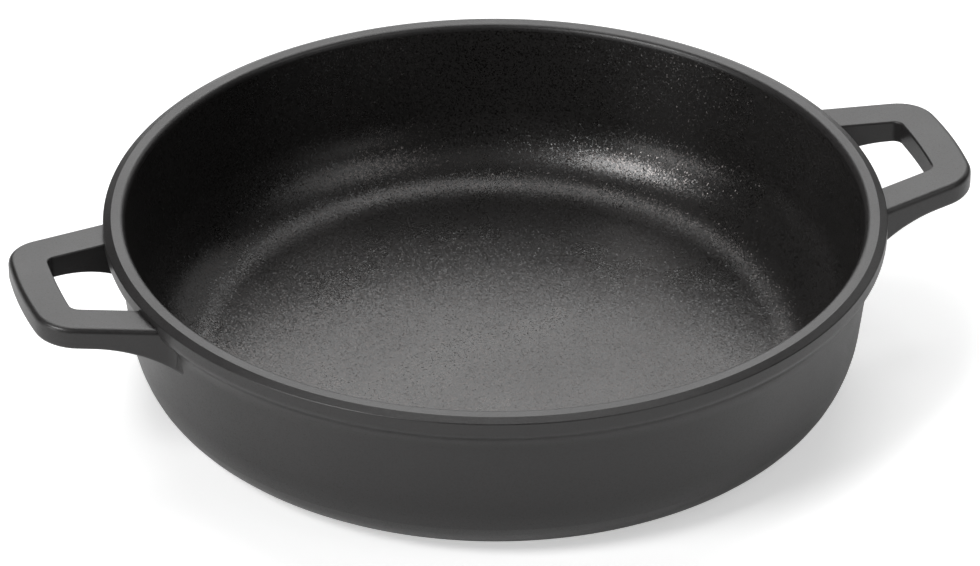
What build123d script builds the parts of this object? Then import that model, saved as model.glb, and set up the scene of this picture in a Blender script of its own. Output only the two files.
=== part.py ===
from build123d import *
import os
from math import cos, radians, sin, tan

# Shallow two-handled cast pan, in millimetres.
# Origin: centre of the base, on the surface the pan stands on. +Z up, handles along X.

# Driving sizes of the bowl
mouth_radius = 139.0
pan_height = 69.8
rim_land = 5.1
rim_shoulder = 3.0
rim_inner_round = 1.9
lip_depth = 7.0
lip_lower_round = 3.0
lip_cove = 8.0
wall_draft = 7.0
wall_thickness = 4.35
belly_draft = 23.0
belly_radius = 40.0
outer_corner_radius = 24.3
inner_corner_radius = 19.5
base_thickness = 8.4

# Driving sizes of the turned underside
ring_inner_radius = 24.0
recess_depth = 0.8
groove_count = 9
groove_width = 1.6
groove_depth = 0.4
groove_margin = 6.0

# Driving size of the coat inside the bowl
coat_thickness = 0.3
coat_edge_drop = 2.3

# Driving sizes of the loop handles
handle_reach = 37.0
handle_root_drop = 3.4
handle_rise = 3.8
handle_thickness = 9.0
handle_root_half_width = 39.1
handle_side_taper = 14.0
handle_end_bow = 175.0
handle_corner_radius = 16.2
handle_shoulder = 2.3
handle_lower_round = 1.8
leg_width = 15.5
end_bar_width = 14.8
hole_end_bow = 248.0
hole_corner_radius = 4.0
hole_edge_round = 0.8
gusset_start = 17.5
gusset_radius = 55.0
gusset_turn = 44.0
handle_root_blend = 2.2
handle_root_sink = 0.05

# Places worked out from the driving sizes
rim_land_radius = mouth_radius + rim_land
lip_radius = rim_land_radius + rim_shoulder
draft_slope = tan(radians(wall_draft))
belly_slope = tan(radians(belly_draft))
rise_slope = tan(radians(handle_rise))
taper_slope = tan(radians(handle_side_taper))
handle_tip = lip_radius + handle_reach


def inner_radius(z, skin=0.0):
    """Radius of the drafted inner wall at height z, behind a skin of the given thickness."""
    return mouth_radius - (pan_height - z) * draft_slope + skin / cos(radians(wall_draft))


def wall_radius(z):
    """Radius of the drafted outer wall at height z."""
    return inner_radius(z, wall_thickness)


def arc_reach(radius, turn):
    """Length from a sharp corner that turns by an angle to the start of its round."""
    return radius * tan(radians(turn / 2))


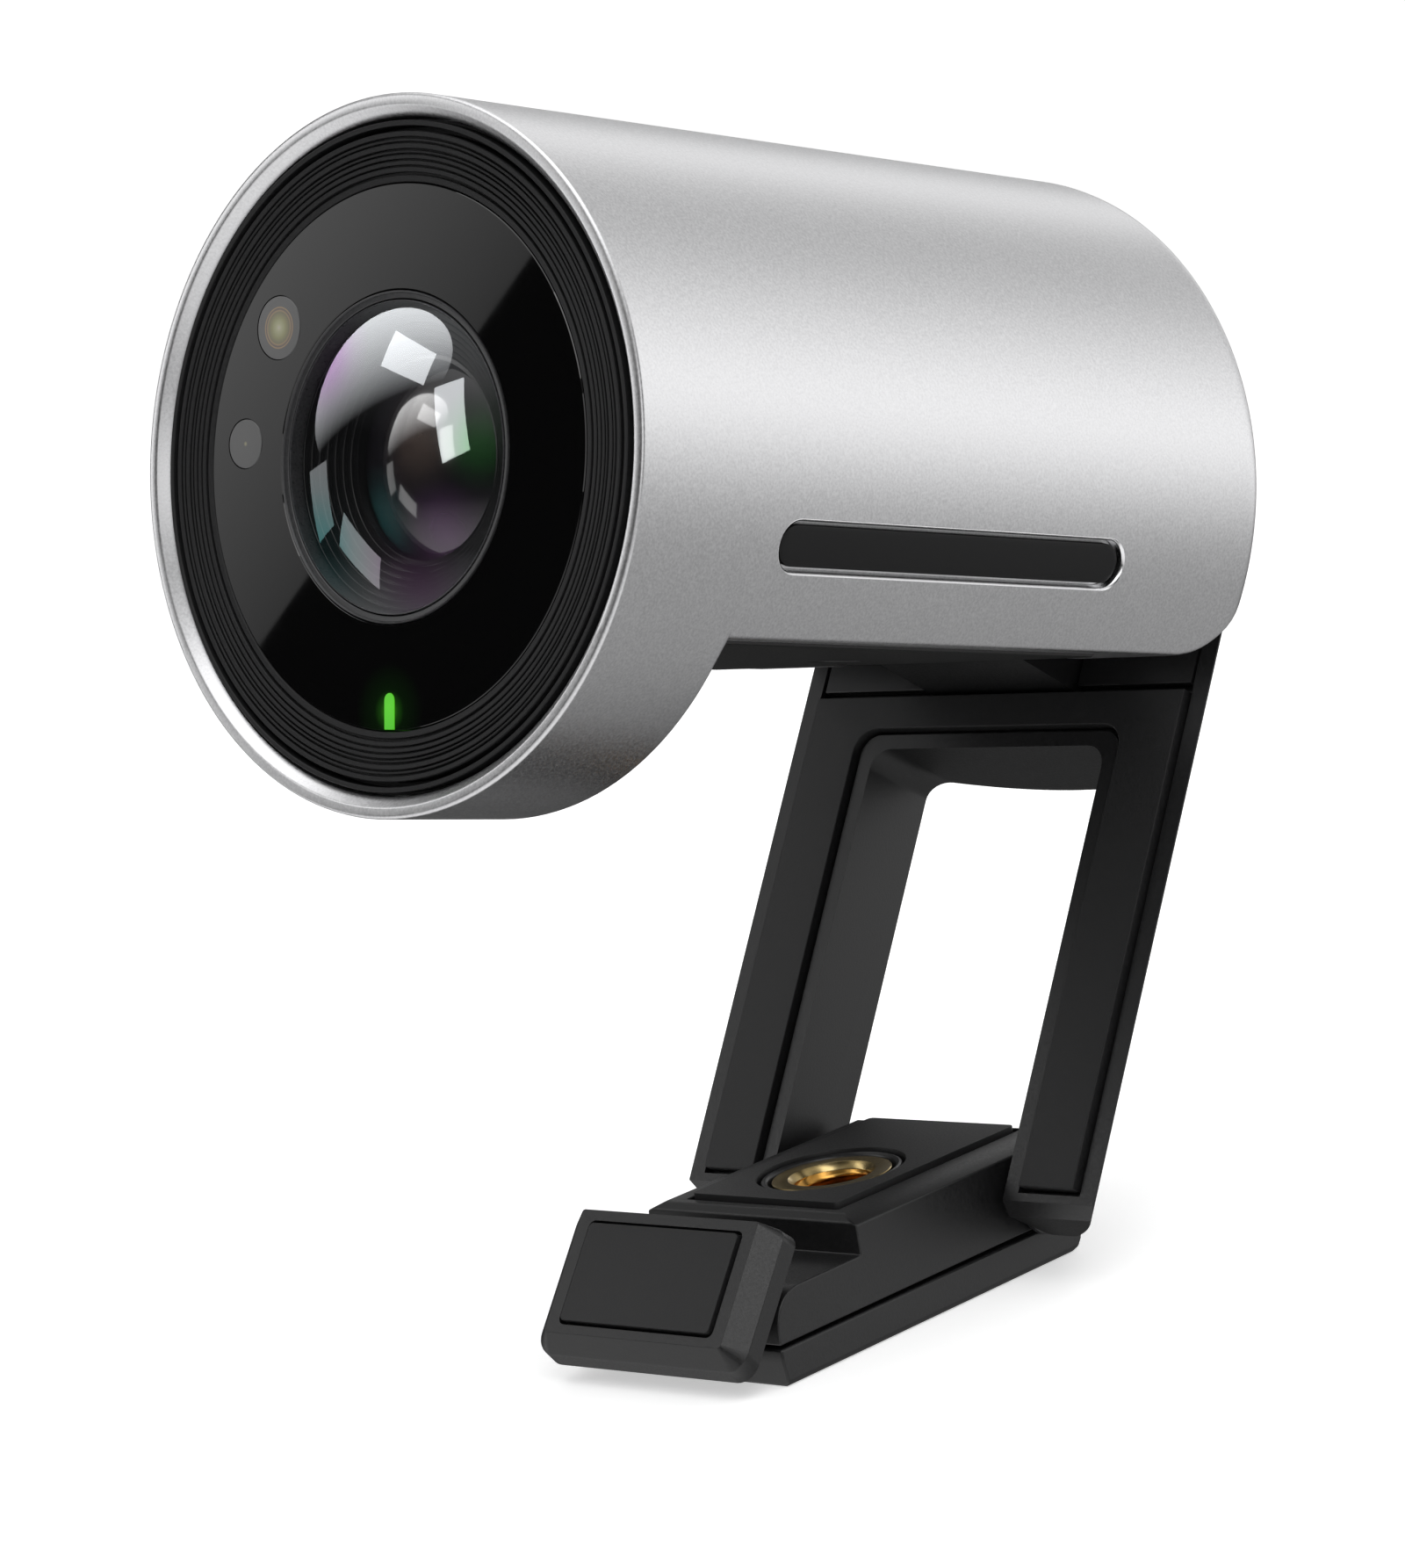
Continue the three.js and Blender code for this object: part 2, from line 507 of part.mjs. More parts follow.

○ ○ ○ ○ ○ ○ ○

Output all of the material, please, exactly as it stands.

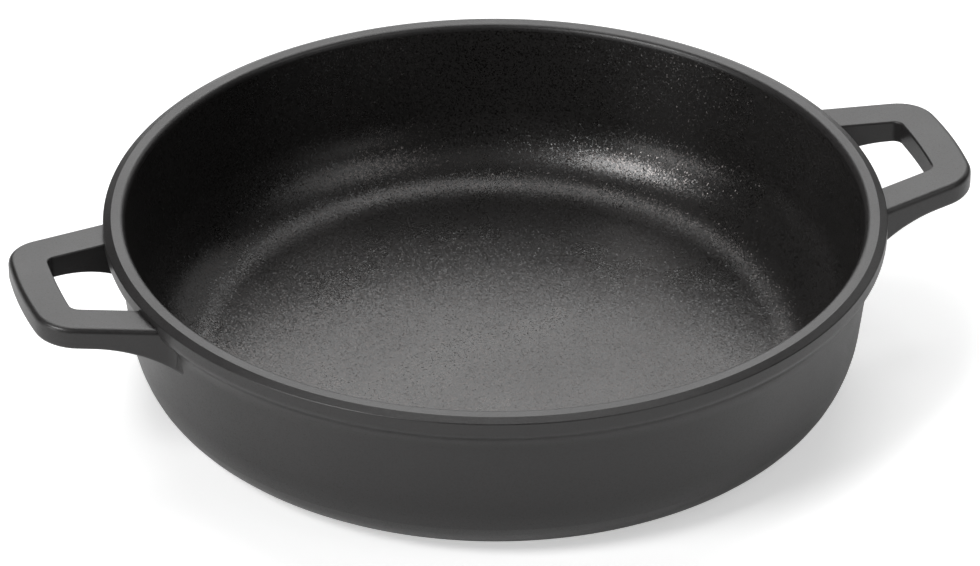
What build123d script builds the parts of this object? Then import that model, saved as model.glb, and set up the scene of this picture in a Blender script of its own. Output only the two files.
=== part.py ===
from build123d import *
import os
from math import cos, radians, sin, tan

# Shallow two-handled cast pan, in millimetres.
# Origin: centre of the base, on the surface the pan stands on. +Z up, handles along X.

# Driving sizes of the bowl
mouth_radius = 139.0
pan_height = 69.8
rim_land = 5.1
rim_shoulder = 3.0
rim_inner_round = 1.9
lip_depth = 7.0
lip_lower_round = 3.0
lip_cove = 8.0
wall_draft = 7.0
wall_thickness = 4.35
belly_draft = 23.0
belly_radius = 40.0
outer_corner_radius = 24.3
inner_corner_radius = 19.5
base_thickness = 8.4

# Driving sizes of the turned underside
ring_inner_radius = 24.0
recess_depth = 0.8
groove_count = 9
groove_width = 1.6
groove_depth = 0.4
groove_margin = 6.0

# Driving size of the coat inside the bowl
coat_thickness = 0.3
coat_edge_drop = 2.3

# Driving sizes of the loop handles
handle_reach = 37.0
handle_root_drop = 3.4
handle_rise = 3.8
handle_thickness = 9.0
handle_root_half_width = 39.1
handle_side_taper = 14.0
handle_end_bow = 175.0
handle_corner_radius = 16.2
handle_shoulder = 2.3
handle_lower_round = 1.8
leg_width = 15.5
end_bar_width = 14.8
hole_end_bow = 248.0
hole_corner_radius = 4.0
hole_edge_round = 0.8
gusset_start = 17.5
gusset_radius = 55.0
gusset_turn = 44.0
handle_root_blend = 2.2
handle_root_sink = 0.05

# Places worked out from the driving sizes
rim_land_radius = mouth_radius + rim_land
lip_radius = rim_land_radius + rim_shoulder
draft_slope = tan(radians(wall_draft))
belly_slope = tan(radians(belly_draft))
rise_slope = tan(radians(handle_rise))
taper_slope = tan(radians(handle_side_taper))
handle_tip = lip_radius + handle_reach


def inner_radius(z, skin=0.0):
    """Radius of the drafted inner wall at height z, behind a skin of the given thickness."""
    return mouth_radius - (pan_height - z) * draft_slope + skin / cos(radians(wall_draft))


def wall_radius(z):
    """Radius of the drafted outer wall at height z."""
    return inner_radius(z, wall_thickness)


def arc_reach(radius, turn):
    """Length from a sharp corner that turns by an angle to the start of its round."""
    return radius * tan(radians(turn / 2))


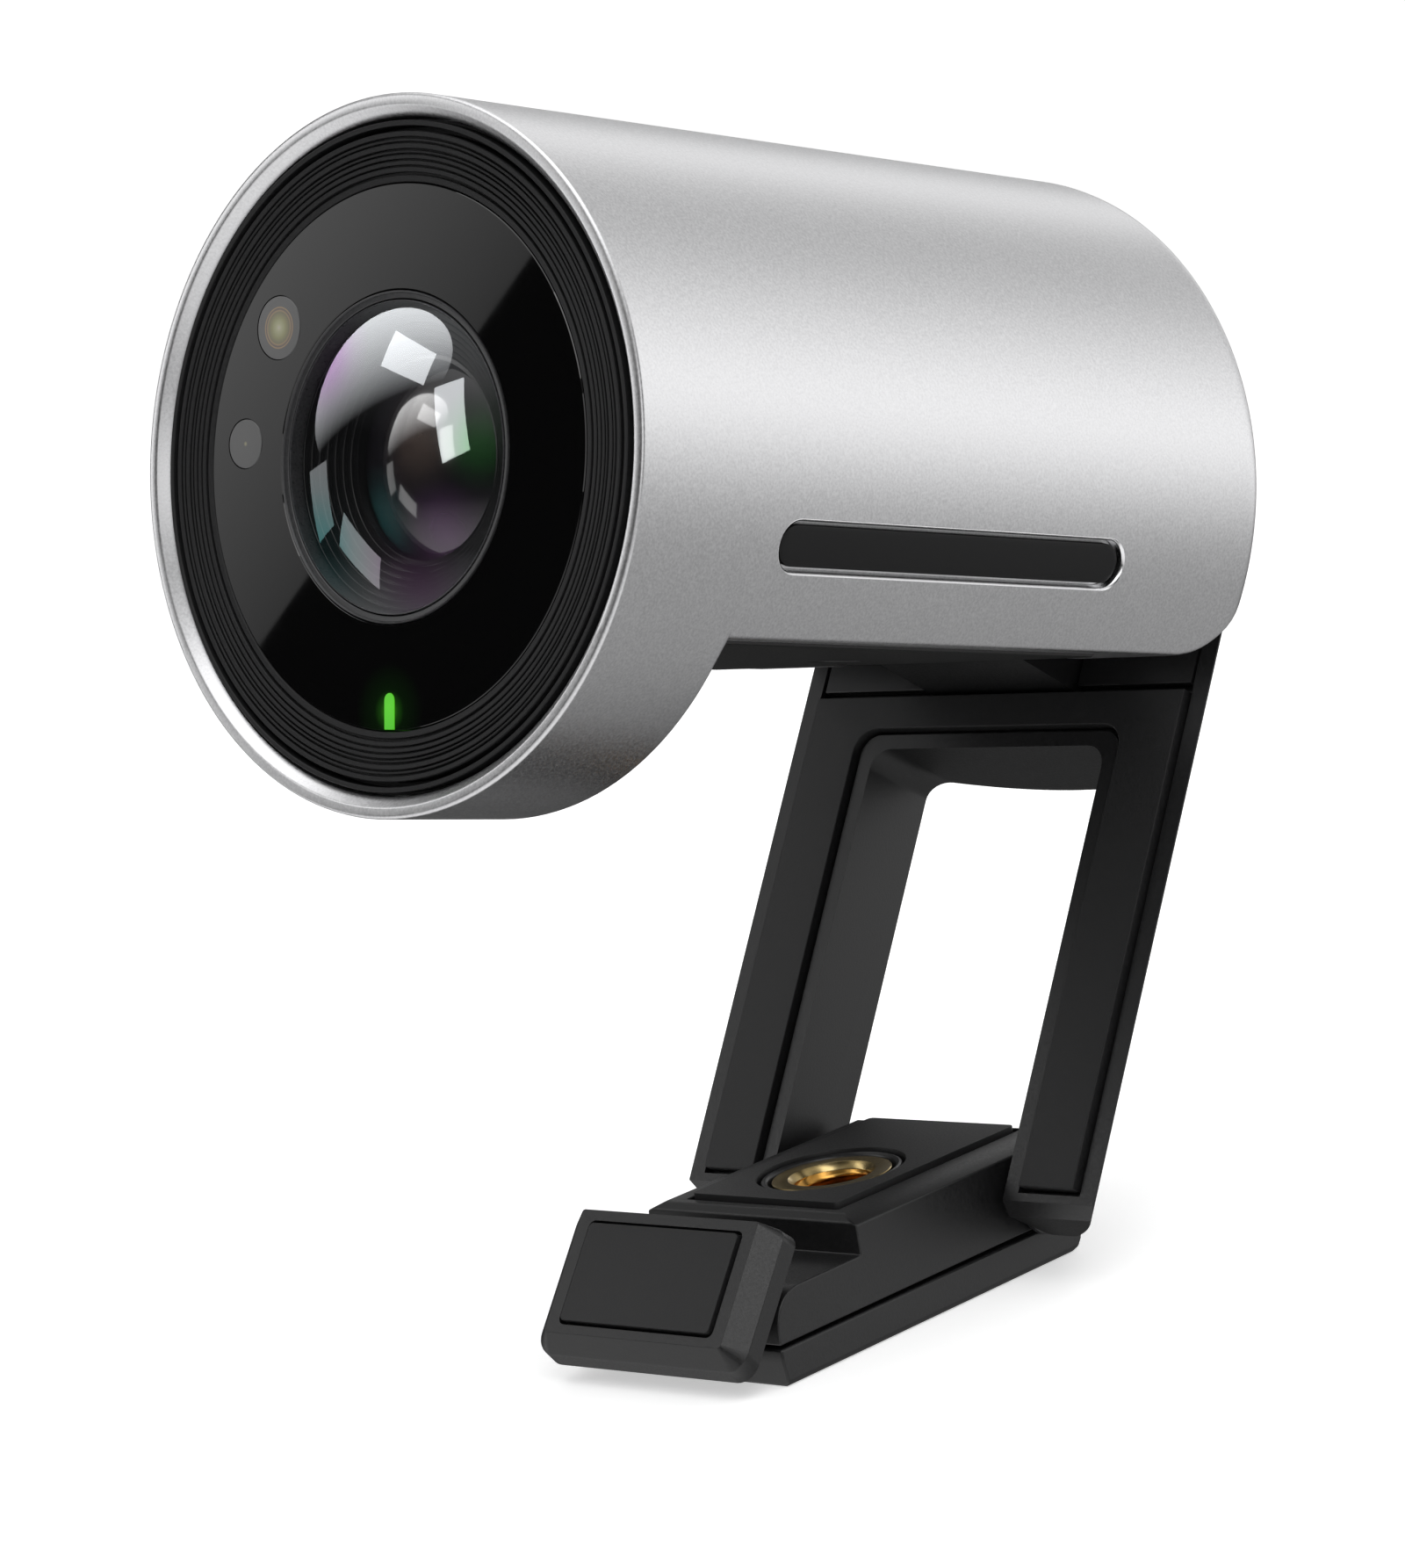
Continue the three.js and Blender code for this object: part 2, from line 507 of part.mjs. More parts follow.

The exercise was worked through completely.